Request:
Up to and including the line that contains "return moved_points", repeat each line of the data exactly, starting from the first.

^^^^^^^^

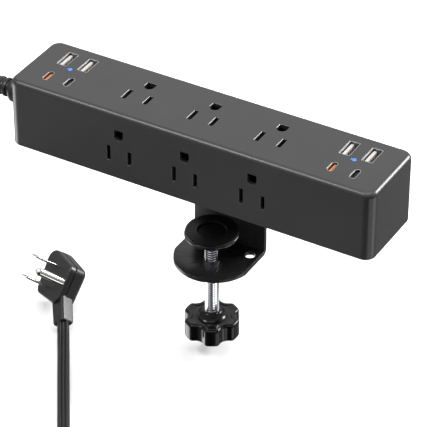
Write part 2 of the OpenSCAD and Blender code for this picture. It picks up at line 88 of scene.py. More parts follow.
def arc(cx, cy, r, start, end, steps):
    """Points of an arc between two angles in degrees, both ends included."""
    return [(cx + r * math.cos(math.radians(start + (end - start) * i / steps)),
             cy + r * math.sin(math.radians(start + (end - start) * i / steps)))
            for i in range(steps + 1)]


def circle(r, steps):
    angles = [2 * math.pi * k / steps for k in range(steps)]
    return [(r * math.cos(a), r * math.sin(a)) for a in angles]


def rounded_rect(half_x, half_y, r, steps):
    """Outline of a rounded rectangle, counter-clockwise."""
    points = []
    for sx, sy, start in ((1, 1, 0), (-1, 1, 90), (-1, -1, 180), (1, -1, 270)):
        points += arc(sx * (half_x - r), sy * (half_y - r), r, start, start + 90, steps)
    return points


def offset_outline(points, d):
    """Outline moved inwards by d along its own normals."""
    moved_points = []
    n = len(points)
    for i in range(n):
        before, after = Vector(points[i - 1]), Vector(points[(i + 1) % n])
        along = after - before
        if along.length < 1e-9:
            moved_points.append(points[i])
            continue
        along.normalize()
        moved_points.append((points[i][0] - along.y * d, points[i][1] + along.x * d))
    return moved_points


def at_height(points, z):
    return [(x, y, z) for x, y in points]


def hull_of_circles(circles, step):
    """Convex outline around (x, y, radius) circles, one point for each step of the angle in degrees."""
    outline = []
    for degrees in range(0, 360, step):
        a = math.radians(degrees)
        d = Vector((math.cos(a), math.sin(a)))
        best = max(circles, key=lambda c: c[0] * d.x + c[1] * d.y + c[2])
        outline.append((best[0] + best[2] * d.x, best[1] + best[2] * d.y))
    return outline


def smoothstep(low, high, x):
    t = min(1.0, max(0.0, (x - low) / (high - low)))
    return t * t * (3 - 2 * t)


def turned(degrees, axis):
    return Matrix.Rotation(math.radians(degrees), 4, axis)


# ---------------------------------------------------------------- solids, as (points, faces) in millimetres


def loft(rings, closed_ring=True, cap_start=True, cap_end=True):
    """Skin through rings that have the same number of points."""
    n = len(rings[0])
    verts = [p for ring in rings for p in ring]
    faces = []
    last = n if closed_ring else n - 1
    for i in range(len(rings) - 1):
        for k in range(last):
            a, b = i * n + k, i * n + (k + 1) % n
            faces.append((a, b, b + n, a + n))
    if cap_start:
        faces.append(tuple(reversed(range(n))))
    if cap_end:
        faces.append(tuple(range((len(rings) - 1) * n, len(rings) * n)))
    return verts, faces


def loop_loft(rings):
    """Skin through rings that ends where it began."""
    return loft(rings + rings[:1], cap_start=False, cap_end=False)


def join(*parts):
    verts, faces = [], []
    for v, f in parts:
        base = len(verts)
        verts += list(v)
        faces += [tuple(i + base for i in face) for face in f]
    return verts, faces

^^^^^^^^

Final result:
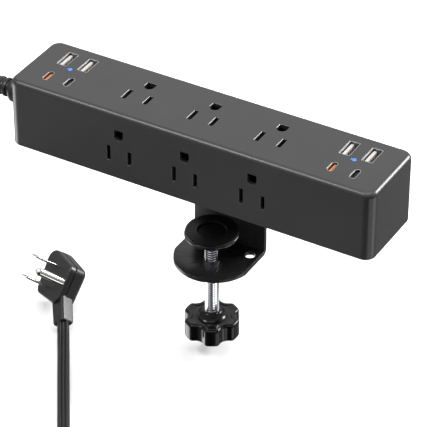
Write part 2 of the OpenSCAD and Blender code for this picture. It picks up at line 88 of scene.py. More parts follow.
def arc(cx, cy, r, start, end, steps):
    """Points of an arc between two angles in degrees, both ends included."""
    return [(cx + r * math.cos(math.radians(start + (end - start) * i / steps)),
             cy + r * math.sin(math.radians(start + (end - start) * i / steps)))
            for i in range(steps + 1)]


def circle(r, steps):
    angles = [2 * math.pi * k / steps for k in range(steps)]
    return [(r * math.cos(a), r * math.sin(a)) for a in angles]


def rounded_rect(half_x, half_y, r, steps):
    """Outline of a rounded rectangle, counter-clockwise."""
    points = []
    for sx, sy, start in ((1, 1, 0), (-1, 1, 90), (-1, -1, 180), (1, -1, 270)):
        points += arc(sx * (half_x - r), sy * (half_y - r), r, start, start + 90, steps)
    return points


def offset_outline(points, d):
    """Outline moved inwards by d along its own normals."""
    moved_points = []
    n = len(points)
    for i in range(n):
        before, after = Vector(points[i - 1]), Vector(points[(i + 1) % n])
        along = after - before
        if along.length < 1e-9:
            moved_points.append(points[i])
            continue
        along.normalize()
        moved_points.append((points[i][0] - along.y * d, points[i][1] + along.x * d))
    return moved_points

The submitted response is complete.